Wonder Boys
- First edition cover
- Author: Michael Chabon
- Language: English
- Publisher: Villard Books
- Publication date: March 14, 1995
- Publication place: United States
- Media type: Print (Hardcover, paperback)
- Pages: 368 pp (first edition, hardback)
- ISBN: 0-679-41588-2 (first edition, hardback)
- OCLC: 30895804
- Dewey Decimal: 813/.54 20
- LC Class: PS3553.H15 W66 1995

= Wonder Boys =

1995 novel

Wonder Boys is a 1995 novel by the American writer Michael Chabon. It was adapted into a film with the same title in 2000.

==Plot summary==
Pittsburgh professor and author Grady Tripp is working on an unwieldy 2,611-page manuscript that is meant to be the follow-up to his successful, award-winning novel The Land Downstairs, which was published seven years earlier. On the eve of a college-sponsored writers' and publishers' weekend called WordFest, Tripp's wife walks out on him, and he learns that his mistress, the chancellor of the college, Sara Gaskell, is pregnant with his child. To top it all off, Tripp finds himself involved in a bizarre crime committed by one of his students, an alienated young writer named James Selwyn Leer. During a party, Leer shoots and kills the chancellor’s husband's dog, Doctor Dee, and steals his most prized Marilyn Monroe collectible: the jacket worn by the actress on the day of her marriage to Joe DiMaggio.

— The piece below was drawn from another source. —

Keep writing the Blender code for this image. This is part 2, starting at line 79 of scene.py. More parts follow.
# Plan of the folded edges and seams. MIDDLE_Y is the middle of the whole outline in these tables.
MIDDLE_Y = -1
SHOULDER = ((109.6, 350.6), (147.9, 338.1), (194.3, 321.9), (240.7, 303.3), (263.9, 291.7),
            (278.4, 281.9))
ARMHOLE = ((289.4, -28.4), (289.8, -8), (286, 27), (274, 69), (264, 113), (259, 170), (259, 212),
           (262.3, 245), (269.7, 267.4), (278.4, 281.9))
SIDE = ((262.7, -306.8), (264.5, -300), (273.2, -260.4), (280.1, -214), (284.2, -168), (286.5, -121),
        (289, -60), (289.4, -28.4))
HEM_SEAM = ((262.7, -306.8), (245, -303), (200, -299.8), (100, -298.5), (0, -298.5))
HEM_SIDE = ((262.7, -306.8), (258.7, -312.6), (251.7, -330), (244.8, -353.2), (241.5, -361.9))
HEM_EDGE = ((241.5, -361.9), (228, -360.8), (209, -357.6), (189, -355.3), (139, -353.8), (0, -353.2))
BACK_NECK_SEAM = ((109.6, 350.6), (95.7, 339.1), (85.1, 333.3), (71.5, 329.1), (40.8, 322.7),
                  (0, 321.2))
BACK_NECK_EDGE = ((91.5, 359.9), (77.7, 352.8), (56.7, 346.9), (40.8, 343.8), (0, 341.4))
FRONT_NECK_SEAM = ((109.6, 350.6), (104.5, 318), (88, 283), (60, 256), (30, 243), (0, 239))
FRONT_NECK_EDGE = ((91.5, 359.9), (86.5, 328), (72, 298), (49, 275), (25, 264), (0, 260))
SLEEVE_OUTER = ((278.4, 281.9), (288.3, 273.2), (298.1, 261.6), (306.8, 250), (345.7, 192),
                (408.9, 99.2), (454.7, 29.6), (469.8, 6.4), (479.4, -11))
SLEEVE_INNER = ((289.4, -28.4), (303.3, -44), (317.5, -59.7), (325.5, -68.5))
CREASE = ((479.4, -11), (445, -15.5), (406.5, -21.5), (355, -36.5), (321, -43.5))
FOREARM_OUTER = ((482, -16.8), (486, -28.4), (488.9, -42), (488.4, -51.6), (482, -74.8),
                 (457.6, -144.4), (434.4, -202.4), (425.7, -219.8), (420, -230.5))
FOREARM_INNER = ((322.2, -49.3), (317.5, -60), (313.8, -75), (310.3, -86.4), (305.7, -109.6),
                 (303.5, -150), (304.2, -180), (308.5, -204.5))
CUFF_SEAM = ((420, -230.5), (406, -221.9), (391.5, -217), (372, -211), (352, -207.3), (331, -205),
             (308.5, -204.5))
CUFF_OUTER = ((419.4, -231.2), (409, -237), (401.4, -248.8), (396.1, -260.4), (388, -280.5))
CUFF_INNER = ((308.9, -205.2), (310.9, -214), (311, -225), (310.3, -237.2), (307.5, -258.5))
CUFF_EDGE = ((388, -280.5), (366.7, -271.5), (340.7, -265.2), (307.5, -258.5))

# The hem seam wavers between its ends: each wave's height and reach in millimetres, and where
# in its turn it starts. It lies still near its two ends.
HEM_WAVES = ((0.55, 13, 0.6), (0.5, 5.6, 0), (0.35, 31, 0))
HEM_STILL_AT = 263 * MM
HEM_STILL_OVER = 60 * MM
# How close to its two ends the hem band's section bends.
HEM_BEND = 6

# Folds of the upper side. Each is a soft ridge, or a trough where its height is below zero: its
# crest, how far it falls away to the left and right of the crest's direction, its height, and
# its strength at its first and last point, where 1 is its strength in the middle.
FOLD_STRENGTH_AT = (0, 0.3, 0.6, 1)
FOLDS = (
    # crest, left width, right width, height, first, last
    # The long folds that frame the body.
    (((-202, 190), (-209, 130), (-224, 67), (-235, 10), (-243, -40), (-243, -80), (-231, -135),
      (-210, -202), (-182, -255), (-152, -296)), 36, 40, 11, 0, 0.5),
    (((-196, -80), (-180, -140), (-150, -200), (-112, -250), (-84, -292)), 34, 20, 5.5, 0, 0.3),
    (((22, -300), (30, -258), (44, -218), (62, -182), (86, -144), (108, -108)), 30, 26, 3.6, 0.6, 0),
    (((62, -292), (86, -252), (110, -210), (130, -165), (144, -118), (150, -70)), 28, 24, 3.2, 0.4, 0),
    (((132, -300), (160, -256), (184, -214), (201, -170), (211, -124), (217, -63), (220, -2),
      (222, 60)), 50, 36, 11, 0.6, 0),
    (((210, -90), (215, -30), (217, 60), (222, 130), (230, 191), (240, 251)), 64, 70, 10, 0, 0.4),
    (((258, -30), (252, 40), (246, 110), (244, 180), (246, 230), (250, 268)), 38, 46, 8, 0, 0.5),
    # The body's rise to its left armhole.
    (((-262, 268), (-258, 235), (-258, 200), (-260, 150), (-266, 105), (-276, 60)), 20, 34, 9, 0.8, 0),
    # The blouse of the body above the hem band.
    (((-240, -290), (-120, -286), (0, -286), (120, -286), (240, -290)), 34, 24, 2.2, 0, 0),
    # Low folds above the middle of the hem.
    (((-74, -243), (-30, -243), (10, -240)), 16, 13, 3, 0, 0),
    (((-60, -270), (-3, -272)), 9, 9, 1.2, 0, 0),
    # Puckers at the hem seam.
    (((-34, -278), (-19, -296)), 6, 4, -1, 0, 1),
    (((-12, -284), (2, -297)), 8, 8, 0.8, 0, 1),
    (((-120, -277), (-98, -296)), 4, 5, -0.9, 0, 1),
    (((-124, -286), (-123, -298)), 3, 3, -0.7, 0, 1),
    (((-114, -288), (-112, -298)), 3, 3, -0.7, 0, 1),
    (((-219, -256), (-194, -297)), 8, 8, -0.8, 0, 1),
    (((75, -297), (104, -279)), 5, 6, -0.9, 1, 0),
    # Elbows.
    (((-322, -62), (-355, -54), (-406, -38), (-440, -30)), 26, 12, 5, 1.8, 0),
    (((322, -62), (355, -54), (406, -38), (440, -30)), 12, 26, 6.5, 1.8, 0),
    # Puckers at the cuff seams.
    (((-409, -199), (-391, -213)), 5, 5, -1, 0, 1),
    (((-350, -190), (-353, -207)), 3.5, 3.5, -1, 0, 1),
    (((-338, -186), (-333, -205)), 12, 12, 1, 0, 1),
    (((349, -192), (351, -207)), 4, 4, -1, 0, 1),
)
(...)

The book follows narrator Grady Tripp as he navigates his affair with the chancellor over the wordfest weekend, alongside his best friend and editor Terry Crabtree, as Terry romantically pursues the young talented writer James Leer.

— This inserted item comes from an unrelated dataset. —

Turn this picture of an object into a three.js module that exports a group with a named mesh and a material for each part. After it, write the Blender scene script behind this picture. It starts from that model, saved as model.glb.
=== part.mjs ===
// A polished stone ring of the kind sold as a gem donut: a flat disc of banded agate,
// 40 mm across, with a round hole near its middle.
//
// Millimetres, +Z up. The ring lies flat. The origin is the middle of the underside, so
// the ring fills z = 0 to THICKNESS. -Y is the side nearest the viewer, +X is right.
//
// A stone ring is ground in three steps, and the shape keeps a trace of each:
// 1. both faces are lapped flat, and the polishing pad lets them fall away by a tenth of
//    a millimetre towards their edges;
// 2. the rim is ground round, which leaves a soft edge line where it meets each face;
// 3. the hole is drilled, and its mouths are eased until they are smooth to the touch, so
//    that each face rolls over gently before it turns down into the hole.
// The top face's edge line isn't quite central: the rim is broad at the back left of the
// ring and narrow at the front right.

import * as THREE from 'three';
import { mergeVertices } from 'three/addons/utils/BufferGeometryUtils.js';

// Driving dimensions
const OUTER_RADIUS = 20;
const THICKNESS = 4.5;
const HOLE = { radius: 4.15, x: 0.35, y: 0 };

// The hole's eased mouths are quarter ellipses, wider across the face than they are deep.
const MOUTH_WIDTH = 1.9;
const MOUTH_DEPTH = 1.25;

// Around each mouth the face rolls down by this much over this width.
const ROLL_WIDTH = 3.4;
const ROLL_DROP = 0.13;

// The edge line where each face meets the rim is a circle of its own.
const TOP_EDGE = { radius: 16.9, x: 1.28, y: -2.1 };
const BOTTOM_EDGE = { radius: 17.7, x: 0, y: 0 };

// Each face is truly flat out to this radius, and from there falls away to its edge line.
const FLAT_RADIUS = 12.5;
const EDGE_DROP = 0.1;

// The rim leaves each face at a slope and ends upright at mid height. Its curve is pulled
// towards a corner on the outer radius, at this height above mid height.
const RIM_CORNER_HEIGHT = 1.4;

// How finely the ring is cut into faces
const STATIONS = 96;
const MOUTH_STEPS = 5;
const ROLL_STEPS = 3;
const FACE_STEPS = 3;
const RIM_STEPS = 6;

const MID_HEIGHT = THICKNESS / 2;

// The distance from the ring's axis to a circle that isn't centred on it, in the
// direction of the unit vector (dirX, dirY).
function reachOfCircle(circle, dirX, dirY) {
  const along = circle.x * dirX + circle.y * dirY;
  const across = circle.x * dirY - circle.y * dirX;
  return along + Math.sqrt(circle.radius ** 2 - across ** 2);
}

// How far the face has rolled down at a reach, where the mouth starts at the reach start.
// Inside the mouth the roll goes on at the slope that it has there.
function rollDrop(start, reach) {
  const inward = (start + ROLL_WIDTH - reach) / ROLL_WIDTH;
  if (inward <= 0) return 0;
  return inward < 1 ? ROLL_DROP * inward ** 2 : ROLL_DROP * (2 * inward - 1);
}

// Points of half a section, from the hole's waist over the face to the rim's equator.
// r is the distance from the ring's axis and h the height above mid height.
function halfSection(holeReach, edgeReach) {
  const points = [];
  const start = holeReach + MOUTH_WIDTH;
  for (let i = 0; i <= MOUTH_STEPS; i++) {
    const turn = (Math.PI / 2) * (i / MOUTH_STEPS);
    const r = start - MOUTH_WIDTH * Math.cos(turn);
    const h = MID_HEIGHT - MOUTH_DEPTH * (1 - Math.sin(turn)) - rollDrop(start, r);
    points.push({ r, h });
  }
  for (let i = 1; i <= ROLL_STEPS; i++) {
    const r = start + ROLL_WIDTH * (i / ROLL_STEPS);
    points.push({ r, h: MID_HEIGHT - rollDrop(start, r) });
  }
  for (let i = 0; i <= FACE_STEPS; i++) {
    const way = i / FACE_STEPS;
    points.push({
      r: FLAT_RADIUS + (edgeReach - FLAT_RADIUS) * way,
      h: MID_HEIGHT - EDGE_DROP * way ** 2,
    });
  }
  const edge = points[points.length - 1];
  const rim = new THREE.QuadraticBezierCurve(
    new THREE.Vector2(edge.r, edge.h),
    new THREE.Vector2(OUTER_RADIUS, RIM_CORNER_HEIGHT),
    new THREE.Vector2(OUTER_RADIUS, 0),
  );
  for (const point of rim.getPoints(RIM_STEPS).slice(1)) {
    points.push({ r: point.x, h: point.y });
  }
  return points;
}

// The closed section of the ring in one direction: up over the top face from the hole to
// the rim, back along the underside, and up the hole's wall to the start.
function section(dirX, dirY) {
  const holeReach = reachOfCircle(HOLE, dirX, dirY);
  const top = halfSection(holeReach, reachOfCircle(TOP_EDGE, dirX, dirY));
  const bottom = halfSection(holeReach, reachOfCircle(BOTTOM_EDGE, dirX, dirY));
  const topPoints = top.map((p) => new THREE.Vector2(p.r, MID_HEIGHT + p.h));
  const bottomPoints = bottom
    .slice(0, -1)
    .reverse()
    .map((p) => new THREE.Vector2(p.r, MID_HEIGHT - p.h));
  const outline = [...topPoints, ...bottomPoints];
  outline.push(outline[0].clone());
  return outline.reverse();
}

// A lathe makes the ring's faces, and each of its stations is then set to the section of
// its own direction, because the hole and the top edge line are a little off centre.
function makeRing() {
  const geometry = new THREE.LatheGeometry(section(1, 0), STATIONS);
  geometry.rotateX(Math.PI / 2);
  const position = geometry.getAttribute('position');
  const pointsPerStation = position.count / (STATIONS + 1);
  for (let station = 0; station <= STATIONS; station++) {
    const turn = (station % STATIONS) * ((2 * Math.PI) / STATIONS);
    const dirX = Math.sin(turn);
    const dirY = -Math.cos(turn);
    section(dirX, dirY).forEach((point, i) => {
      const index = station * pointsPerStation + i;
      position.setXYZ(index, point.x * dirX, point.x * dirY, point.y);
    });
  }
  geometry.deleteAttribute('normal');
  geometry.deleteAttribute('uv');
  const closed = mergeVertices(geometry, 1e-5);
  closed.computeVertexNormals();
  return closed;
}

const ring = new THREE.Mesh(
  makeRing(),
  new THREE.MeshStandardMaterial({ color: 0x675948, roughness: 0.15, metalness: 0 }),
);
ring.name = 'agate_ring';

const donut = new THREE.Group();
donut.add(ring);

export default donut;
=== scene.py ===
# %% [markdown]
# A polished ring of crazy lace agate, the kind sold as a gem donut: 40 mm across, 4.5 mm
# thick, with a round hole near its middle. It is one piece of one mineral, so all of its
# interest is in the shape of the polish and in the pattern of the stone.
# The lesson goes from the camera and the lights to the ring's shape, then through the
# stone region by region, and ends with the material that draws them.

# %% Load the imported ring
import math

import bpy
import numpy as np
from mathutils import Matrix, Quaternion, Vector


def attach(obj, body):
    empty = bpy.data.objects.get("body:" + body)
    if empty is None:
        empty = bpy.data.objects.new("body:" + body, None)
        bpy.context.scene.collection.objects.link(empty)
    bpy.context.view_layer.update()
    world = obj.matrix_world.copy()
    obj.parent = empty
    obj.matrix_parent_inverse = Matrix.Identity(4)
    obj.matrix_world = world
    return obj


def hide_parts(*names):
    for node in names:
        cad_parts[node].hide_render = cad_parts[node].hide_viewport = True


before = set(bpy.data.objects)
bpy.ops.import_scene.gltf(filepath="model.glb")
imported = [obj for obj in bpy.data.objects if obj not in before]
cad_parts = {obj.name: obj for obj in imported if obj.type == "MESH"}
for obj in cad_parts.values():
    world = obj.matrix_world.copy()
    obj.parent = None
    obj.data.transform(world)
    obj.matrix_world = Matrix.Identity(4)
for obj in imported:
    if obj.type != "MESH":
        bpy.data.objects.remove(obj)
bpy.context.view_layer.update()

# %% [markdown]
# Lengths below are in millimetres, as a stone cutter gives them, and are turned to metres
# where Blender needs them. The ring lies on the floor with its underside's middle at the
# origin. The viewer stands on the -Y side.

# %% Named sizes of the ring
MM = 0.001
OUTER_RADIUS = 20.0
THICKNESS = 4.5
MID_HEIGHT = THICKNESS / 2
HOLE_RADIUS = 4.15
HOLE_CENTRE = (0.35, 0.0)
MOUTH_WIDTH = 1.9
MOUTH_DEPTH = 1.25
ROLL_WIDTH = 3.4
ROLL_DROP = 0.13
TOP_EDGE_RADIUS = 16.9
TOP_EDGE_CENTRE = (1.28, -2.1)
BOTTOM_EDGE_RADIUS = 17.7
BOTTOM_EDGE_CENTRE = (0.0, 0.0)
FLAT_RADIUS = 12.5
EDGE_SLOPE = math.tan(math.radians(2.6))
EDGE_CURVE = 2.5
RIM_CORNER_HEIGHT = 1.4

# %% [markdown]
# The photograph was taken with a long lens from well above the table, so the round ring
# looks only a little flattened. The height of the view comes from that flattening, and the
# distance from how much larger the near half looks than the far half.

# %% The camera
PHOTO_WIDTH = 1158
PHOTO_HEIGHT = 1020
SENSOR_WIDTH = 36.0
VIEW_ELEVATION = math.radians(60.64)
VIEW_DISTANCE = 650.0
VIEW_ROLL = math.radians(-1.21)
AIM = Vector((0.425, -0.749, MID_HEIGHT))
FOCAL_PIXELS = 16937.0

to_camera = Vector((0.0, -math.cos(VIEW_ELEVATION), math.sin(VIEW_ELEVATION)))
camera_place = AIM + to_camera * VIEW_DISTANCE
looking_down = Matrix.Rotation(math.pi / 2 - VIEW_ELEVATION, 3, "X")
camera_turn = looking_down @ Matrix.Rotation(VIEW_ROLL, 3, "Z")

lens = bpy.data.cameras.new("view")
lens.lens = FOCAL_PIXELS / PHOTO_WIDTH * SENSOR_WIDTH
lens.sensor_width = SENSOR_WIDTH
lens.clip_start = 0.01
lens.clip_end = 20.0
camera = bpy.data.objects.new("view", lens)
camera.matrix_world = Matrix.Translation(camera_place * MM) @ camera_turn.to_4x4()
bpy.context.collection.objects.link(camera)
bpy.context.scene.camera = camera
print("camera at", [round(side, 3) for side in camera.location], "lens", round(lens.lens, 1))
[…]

The New York Times reviewed the novel as "...the ultimate writing-program novel. If that sounds insulting, I don't mean it to be. But anyone who has ever served time in a writing program and gone to the "writing festivals" at various universities will instantly recognize the milieu and the characters."

==Inspiration==
The novel grew from Chabon’s concerns with completing an unrealized novel, Fountain City, about the construction of a perfect baseball park in Florida. He decided to write a story about, in part, an author who couldn’t finish his own work. The main character of Grady Tripp is admittedly based on University of Pittsburgh professor Chuck Kinder, who taught the undergraduate Chabon in the early 1980s. Kinder’s great opus, a novel inspired by his friendship with author Raymond Carver, was reportedly more than 3000 pages long at one point. It was finally published in a very slimmed-down version in 2001 as Honeymooners: A Cautionary Tale.